What do you think of Marshall Sahlins' argument?
***** The Original Affluent Society
Marshall Sahlins
Hunter-gatherers consume less energy per capita per year than any other group of human beings. Yet when you come to examine it the original affluent society was none other than the hunter's -- in which all the people's material wants were easily satisfied. To accept that hunters are affluent is therefore to recognise that the present human condition of man slaving to bridge the gap between his unlimited wants and his insufficient means is a tragedy of modern times.
There are two possible courses to affluence. Wants may be "easily satisfied" either by producing much or desiring little. The familiar conception, the Galbraithean way -- based on the concept of market economies -- states that man's wants are great, not to say infinite, whereas his means are limited, although they can be improved. Thus, the gap between means and ends can be narrowed by industrial productivity, at least to the point that "urgent goods" become plentiful. But there is also a Zen road to affluence, which states that human material wants are finite and few, and technical means unchanging but on the whole adequate. Adopting the Zen strategy, a people can enjoy an unparalleled material plenty -- with a low standard of living. That, I think, describes the hunters. And it helps explain some of their more curious economic behaviour: their "prodigality" for example -- the inclination to consume at once all stocks on hand, as if they had it made. Free from market obsessions of scarcity, hunters' economic propensities may be more consistently predicated on abundance than our own.
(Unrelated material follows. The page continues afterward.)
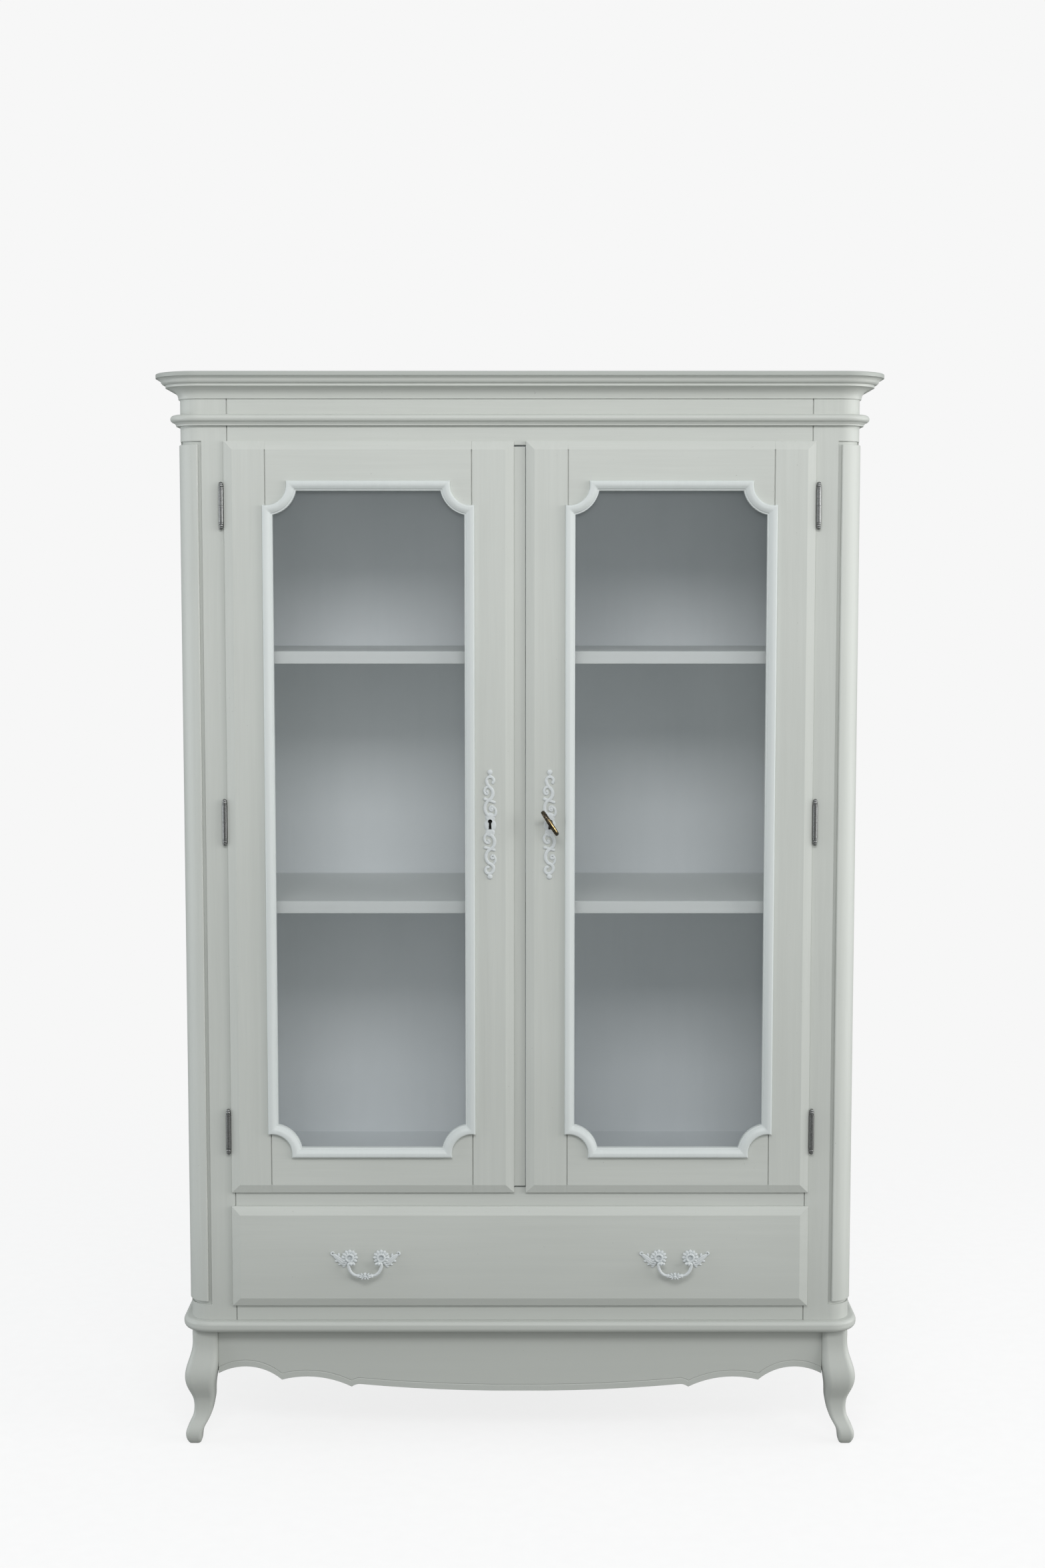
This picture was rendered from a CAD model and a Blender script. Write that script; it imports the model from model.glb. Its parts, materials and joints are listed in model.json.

Destutt de Tracy, "fish-blooded bourgeois doctrinaire" though he might have been, at least forced Marx to agree that "in poor nations the people are comfortable", whereas in rich nations, "they are generally poor"....
[The full article is at <http://www.primitivism.com/original-affluent.htm>.] *****
Scarcity, after all, is a relative concept: goods are scarce relative to unlimited wants. It is clear that pre-capitalist peoples -- especially those who lived in "primitive communist" societies -- never experienced unlimited wants. They knew the meaning of the word "enough." To remember it is not necessarily to glorify & romanticize the world before capitalism (much less to recommend Zen); it's to historicize capitalism while historicizing wants, as Marx does. You can still make an argument, though, that once created by capitalism, unlimited wants & therefore scarcity are here to stay, though I'd disagree with you.
At 11:35 AM -0400 4/8/01, Chris Kromm wrote:
>In my previous post, meant to say Marx saw nature as "realm of necessity"
>that could only be transformed to "realm of freedom" under *capitalism* --
>not socialism. Oops!
The main point of Marx, I think, is to take note of capitalism's contradiction: contradiction between socialized production and private appropriation of surplus value. As Marx put it, "The means, the unconditional development of the productive forces of society, enter continually into conflict with the limited end, the self-expansion of the existing capital" (_Capital_ III). Only under capitalism, therefore, you have hunger, poverty, etc. due to an over-production (as opposed to an under-production): "In these crises a great part not only of the existing products, but also of the previously created productive forces, are periodically destroyed. In these crises there breaks out an epidemic that, in all earlier epochs, would have seemed an absurdity -- the epidemic of over-production" (Marx, _The Communist Manifesto_). A crisis of over-production under capitalism stands in stark contrast to the Malthusian cycles of famines & plagues following over-population that characterized many class societies before capitalism. (On this point, see _The Brenner Debate_, eds. T. H. Aston & C. H. E. Philpin, Cambridge: Cambridge UP, 1987.) Hungry peoples are unfree, to say the least.